The editor of the conservative website Right Wisconsin published a scathing column hours before the riot, saying that Johnson was on a “reckless path” by questioning the integrity of the election and that he should retire and would lose if he ran again.

After the riot, Johnson did not vote to object. Still, the Milwaukee Journal Sentinel, Wisconsin’s largest newspaper, called for Johnson to resign for “stoking an insurrection.”

Johnson responded with a column in the newspaper calling the editorial “unhinged and uninformed.” The Journal Sentinel took the rare step of annotating his response, providing 19 footnotes with additional context, fact checking and corrections.

The Wisconsin State Journal, the state’s second largest newspaper, has also called for Johnson’s resignation, and the anti-Trump Republicans behind the The Lincoln Project have targeted Johnson for defeat, citing his support for election conspiracy theories and comparing him with disgraced former Wisconsin U.S. Sen. Joe McCarthy.

Johnson remains popular with the GOP grassroots, a key factor as he mulls whether to run again, said GOP strategist Brian Reisinger, who worked on Johnson’s 2016 campaign. He noted that Johnson has been able to overcome naysayers who didn’t give him much of a chance of winning, first against then-incumbent U.S. Sen. Russ Feingold in 2010 and again in a 2016 rematch.

“There’s a lot of people who look at Ron Johnson, and they see the political durability that he’s had over the years despite being a dead man walking twice before,” Reisinger said.

Johnson in 2016 pledged not to seek a third term, but backed off three years later, saying he wanted to see how the 2020 election turned out.
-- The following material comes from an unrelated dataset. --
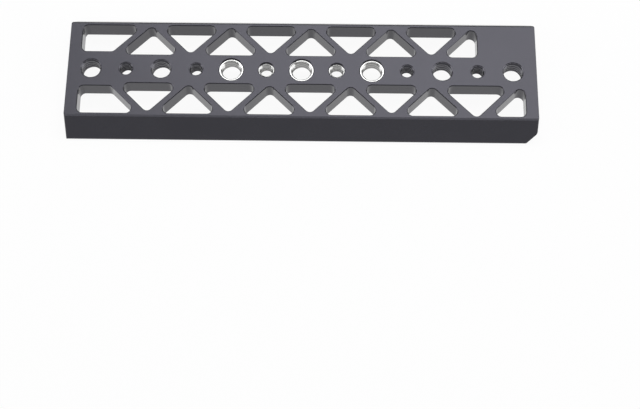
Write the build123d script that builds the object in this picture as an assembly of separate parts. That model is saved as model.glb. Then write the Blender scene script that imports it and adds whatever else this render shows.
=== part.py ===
"""Lightened camera dovetail plate with a row of screw holes, in millimetres.

The plate lies on its wide face, narrow face up. +X runs along the plate to the end
with the lead-in ramp, +Y across it, and the origin is the centre of the footprint.
"""
import os
from math import cos, radians, sin, sqrt, tan

from build123d import *

# Dovetail bar
length = 200.0
thickness = 11.0
narrow_width = 44.5
flank_angle = 60.0  # between the flank and the wide face
edge_land = 0.5  # upright strip that blunts the flank's lower edge
outer_break = 0.1  # small chamfer round the narrow face
opening_break = 0.3  # and round its openings
ramp_height = 4.8  # 45 degree lead-in at the +X end of the wide face
ramp_round = 1.0  # its upper and lower edges
end_round = 0.8  # corners of both ends, along the flanks

# Relief channel along the wide face, and the web that is left above it
channel_depth = 3.0
channel_mouth = 2.0  # chamfer on the inner edge of each rail

# Trussed lattice, one row of cells on each side of the spine
rim_width = 1.35  # narrow-face strip between a cell and the flank
spine_width = 13.7
first_bay = 35.0  # from the -X end to the centre of the first triangle on the spine
last_bay = 27.4  # from the centre of the last one to the +X end
rib_width = 2.7
tip_gap = 0.33  # from a triangle's tip, before it is rounded, to the other line of bases
corner_radius = 2.3
end_web = 5.3
end_boss_width = 16.5  # the spine beside the first hole
end_rib_width = 2.85
pad_length = 25.0  # solid area at the +X end of the back row

# Screw holes along the centre line, large and small in turn from the middle outwards
hole_pitch = 15.0
end_hole = 10.0  # least distance from a hole to the end of the plate

# Large and small thread: bore at the foot of the thread, and its mouth
large_bore = 9.0
large_mouth = 9.3
small_bore = 5.9
small_mouth = 6.35

# Threaded sleeves in the middle holes
insert_reach = 2  # holes on each side of the middle one that have a sleeve
large_insert_width = 10.0
large_insert_bore = 9.1
small_insert_width = 6.5
small_insert_bore = 6.0
insert_recess = 0.75  # face of the plate to the top of the sleeve
insert_length = 6.1
insert_bevel = 0.15  # inner edges of the sleeve
insert_mouth = 0.4  # chamfer at the mouth of a hole that takes a sleeve
seat_clearance = 0.02

# Worked out from the sizes above
wide_half = narrow_width / 2 + (thickness - edge_land) / tan(radians(flank_angle))
row_inner = spine_width / 2
row_outer = narrow_width / 2 - rim_width
row_height = row_outer - row_inner
rib_gap = rib_width * sqrt(2)  # a 45 degree rib, measured along the plate
bay_run = length - first_bay - last_bay
bay_steps = round(bay_run / 2 / (row_height - 2 * tip_gap + rib_gap))
bay_pitch = bay_run / bay_steps
half_base = (bay_pitch / 2 + row_height - rib_gap) / 2
wide_half_base = row_height + corner_radius * (sqrt(2) - 1)  # rounded tip on the rim line
hole_reach = int((length / 2 - end_hole) / hole_pitch + 0.001)
web_bottom = channel_depth
left_end = -length / 2
right_end = length / 2


def bar():
    """The dovetail section with its relief channel, run along the plate."""
    half_section = [
        (0, thickness),
        (narrow_width / 2, thickness),
        (wide_half, edge_land),
        (wide_half, 0),
        (row_outer + channel_mouth, 0),
        (row_outer, channel_mouth),
        (row_outer, web_bottom),
        (0, web_bottom),
    ]
    half = make_face(Plane.YZ * Polyline(*half_section, close=True))
    return extrude(half + mirror(half, Plane.XZ), length / 2, both=True)


def side_view():
    """The plate seen from the front, with the ramp under its +X end, run across the plate."""
    ramp_start = right_end - ramp_height
    view = outline(
        (left_end, 0),
        (ramp_start, 0),
        (right_end, ramp_height),
        (right_end, thickness),
        (left_end, thickness),
    )
    ramp_ends = view.vertices().filter_by_position(Axis.X, ramp_start, right_end)
    ramp_ends = ramp_ends.filter_by_position(Axis.Y, 0, ramp_height)
    return extrude(Plane.XZ * fillet(ramp_ends, ramp_round), wide_half + 1, both=True)


def end_rounding():
    """Block that rounds the corners of both ends where they meet the back flank."""
    slope = radians(flank_angle)
    along_flank = Plane(
        origin=(0, narrow_width / 2, thickness), x_dir=(1, 0, 0), z_dir=(0, -cos(slope), sin(slope))
    )
    block = RectangleRounded(length, 4 * wide_half, end_round)
    return extrude(along_flank * Pos(0, -2 * wide_half) * block, 2 * thickness, both=True)


def outline(*points):
    """A closed shape, from points at y measured outwards from the centre line."""
    return make_face(Polyline(*points, close=True))


def rounded(shape):
    """Round a shape's corners by drawing it in and letting it out again."""
    return offset(offset(shape, -corner_radius), corner_radius)


def spine_triangle(centre, half):
    """Triangle whose base lies along the spine."""
    return outline((centre - half, row_inner), (centre + half, row_inner), (centre, row_inner + half))


def rim_triangle(centre, half):
    """Triangle whose base lies along the rim."""
    return outline((centre - half, row_outer), (centre + half, row_outer), (centre, row_outer - half))


def first_cell(centre):
    """Rim triangle squared off by the end web, clear of the first hole."""
    wall = left_end + end_web
    boss = end_boss_width / 2
    tip = centre + half_base
    return outline(
        (wall, boss),
        (tip - (row_outer - boss), boss),
        (tip, row_outer),
        (wall, row_outer),
    )


def pad_cell(centre):
    """Spine triangle cut short by the solid pad."""
    pad = Pos(right_end, row_outer) * Rectangle(2 * pad_length, 2 * row_outer)
    return spine_triangle(centre, half_base) - pad


def last_cell(left):
    """Half of a rim triangle, against the end web."""
    wall = right_end - end_web
    return outline((left, row_outer), (wall, row_outer), (wall, row_outer - (wall - left)))


def lattice_cells():
    """Outlines of all the openings, the front row mirrored from the back."""
    centres = [left_end + first_bay + i * bay_pitch for i in range(bay_steps + 1)]
    shared = [first_cell(centres[0] - bay_pitch / 2)]
    for centre in centres[:-1]:
        shared.append(spine_triangle(centre, half_base))
        shared.append(rim_triangle(centre + bay_pitch / 2, half_base))
    back = shared + [pad_cell(centres[-1])]
    wide_centre = centres[-1] - half_base + wide_half_base
    last_left = wide_centre + wide_half_base - row_height + end_rib_width * sqrt(2)
    front = shared + [spine_triangle(wide_centre, wide_half_base), last_cell(last_left)]
    return [rounded(cell) for cell in back] + [mirror(rounded(cell), Plane.XZ) for cell in front]


def hole_places():
    """Index and x of every screw hole, counted from the middle: even ones are large."""
    return [(i, i * hole_pitch) for i in range(-hole_reach, hole_reach + 1)]


def is_large(index):
    return index % 2 == 0


def has_insert(index):
    return abs(index) <= insert_reach


def insert_radii(index):
    """Inner and outer radius of the sleeve in a hole that has one."""
    if is_large(index):
        return large_insert_bore / 2, large_insert_width / 2
    return small_insert_bore / 2, small_insert_width / 2


def hole_cutter(index):
    """Through hole with a chamfered mouth on both faces of the web."""
    if has_insert(index):
        radius = insert_radii(index)[1] + seat_clearance
        mouth = radius + insert_mouth
    elif is_large(index):
        radius = large_bore / 2
        mouth = large_mouth / 2
    else:
        radius = small_bore / 2
        mouth = small_mouth / 2
    flare = mouth - radius
    section = Polyline(
        (0, web_bottom),
        (mouth, web_bottom),
        (radius, web_bottom + flare),
        (radius, thickness - flare),
        (mouth, thickness),
        (0, thickness),
        close=True,
    )
    return revolve(make_face(Plane.XZ * section), Axis.Z)


def dovetail_plate():
    """The one-piece plate: bar, lattice and screw holes."""
    plate = bar()
    plate = chamfer(plate.edges().filter_by_position(Axis.Z, thickness, thickness), outer_break)
    plate -= [extrude(cell, thickness) for cell in lattice_cells()]
    openings = plate.faces().sort_by(Axis.Z)[-1].inner_wires()
    plate = chamfer([edge for wire in openings for edge in wire.edges()], opening_break)
    corners = end_rounding()
    plate = plate & side_view() & corners & mirror(corners, Plane.XZ)
    return plate - [Pos(x, 0, 0) * hole_cutter(i) for i, x in hole_places()]


def thread_insert(index):
    """Sleeve seated in its hole, a little below the narrow face."""
    inner, outer = insert_radii(index)
    top = thickness - insert_recess
    bottom = top - insert_length
    section = Polyline(
        (inner + insert_bevel, bottom),
        (outer, bottom),
        (outer, top),
        (inner + insert_bevel, top),
        (inner, top - insert_bevel),
        (inner, bottom + insert_bevel),
        close=True,
    )
    return revolve(make_face(Plane.XZ * section), Axis.Z)


def build():
    """Every piece of the plate, by node name."""
    parts = {"dovetail_plate": dovetail_plate()}
    for index, x in hole_places():
        if has_insert(index):
            size = "large" if is_large(index) else "small"
            side = "left" if index < 0 else "right" if index > 0 else "centre"
            parts[f"{size}_thread_insert_{side}"] = Pos(x, 0, 0) * thread_insert(index)
    return parts


def main():
    os.makedirs("parts", exist_ok=True)
    for name, solid in build().items():
        export_step(solid, f"parts/{name}.step")
        print(name, round(solid.volume, 1))


if __name__ == "__main__":
    main()
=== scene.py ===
"""Looks for the dovetail plate: anodised aluminium, cut threads and bright thread inserts.

Sizes of the plate, its threads and the camera's place are written in millimetres. The lights, the
floor and the scales of the materials are in metres, as Blender's scene is.
"""
from math import cos, pi, radians, sin

import bmesh
import bpy
from mathutils import Matrix, Vector


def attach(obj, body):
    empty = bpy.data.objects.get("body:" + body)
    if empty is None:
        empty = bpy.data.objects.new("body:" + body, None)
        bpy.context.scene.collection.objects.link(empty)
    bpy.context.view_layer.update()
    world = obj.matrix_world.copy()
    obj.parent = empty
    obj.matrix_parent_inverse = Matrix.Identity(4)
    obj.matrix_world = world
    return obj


MM = 0.001  # one millimetre in metres
INCH = 25.4
WHITE = (1, 1, 1, 1)

# Sizes that part.py uses for the same features
TOP = 11.0  # narrow face
WEB = 3.0  # underside of the web
HOLE_PITCH = 15.0
HOLE_REACH = 6  # holes on each side of the middle one
INSERT_REACH = 2  # and those of them that have an insert
INSERT_RECESS = 0.75
INSERT_LENGTH = 6.1
SLEEVE_TOP = TOP - INSERT_RECESS
SLEEVE_LOW = SLEEVE_TOP - INSERT_LENGTH

# Threads: the radii of root and crest, half the crest's flat as a share of the pitch, and the
# heights of both ends of the thread with the radius of the countersink's cone there
LARGE_CUT = {
    "pitch": INCH / 16, "root": 4.42, "crest": 4.02, "flat": 0.21,
    "low": WEB, "high": TOP, "mouth": 4.65}
SMALL_CUT = {
    "pitch": INCH / 20, "root": 2.88, "crest": 2.55, "flat": 0.15,
    "low": WEB, "high": TOP, "mouth": 3.175}
LARGE_SLEEVE = {
    "pitch": INCH / 16, "root": 4.48, "crest": 4.02, "flat": 0.16,
    "low": SLEEVE_LOW, "high": SLEEVE_TOP, "mouth": 4.70}
SMALL_SLEEVE = {
    "pitch": INCH / 20, "root": 2.93, "crest": 2.55, "flat": 0.15,
    "low": SLEEVE_LOW, "high": SLEEVE_TOP, "mouth": 3.15}
CREST_PLACE = 0.5  # middle of the crest, as a share of the pitch
ROOT_HALF = 0.42  # and from there to the start of the root
THREAD_WALL = 0.2  # from the root to the plain back of a thread's piece
THREAD_COLUMNS = 72  # round a hole
SPARE_TURNS = 3  # so that the wound grid covers both ends of a thread
SAME_POINT = 0.0001  # points nearer to each other than this are one
THREAD_CREASE = radians(18)  # faces that meet at more than this keep a sharp edge
NO_CREASE = radians(180)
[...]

He has also said he’s considering running for governor in 2022.

Johnson, 65, has said in recent weeks that he has not yet made a decision.

“My bias has always been (to serve) two terms and go home,” Johnson told the Milwaukee Journal Sentinel last month before Democrats won a pair of Georgia runoff elections to take majority control of the Senate. “That continues to be my preference, but at the same time, the Senate is kind of a firewall against total control by Democrats, which would be, I think, a very bad thing for this country.”

Johnson and his spokesperson Ben Voelkel declined to comment on his plans.

Republicans already have three Senate vacancies to defend. Richard Burr of North Carolina, Pat Toomey of Pennsylvania and Rob Portman of Ohio have said they will not run again in 2022. GOP Sen. Chuck Grassley of Iowa, who turns 89 in 2022, is also on the ballot, and two-term Missouri Republican Roy Blunt has not said whether he’ll seek a third.

If Johnson retires, it likely would be a free-for-all on both sides.

A number of Republicans are eyeing a run for either Senate or governor, depending on what Johnson does. Potential Republican Senate candidates include U.S. Rep. Mike Gallagher, former U.S. Rep. Sean Duffy and Kevin Nicholson, who lost a 2018 Republican Senate primary.

The list of Democratic hopefuls includes Lt. Gov. Mandela Barnes, the state’s first Black lieutenant governor, state Treasurer Sarah Godlewski and state Sen. Chris Larson of Milwaukee.

Alex Lasry, the senior vice president to the Milwaukee Bucks who helped spearhead the successful effort to get the 2020 Democratic National Convention in Milwaukee before the coronavirus sent the event nearly entirely online, is also considering a run. Lasry is the son of billionaire hedge fund manager and Democratic bundler Marc Lasry and could potentially self-finance his run.

Another potential candidate is Steven Olikara, founder and chief executive of the nonprofit Millennial Action Project. Outagamie County Executive Tom Nelson has already declared his candidacy.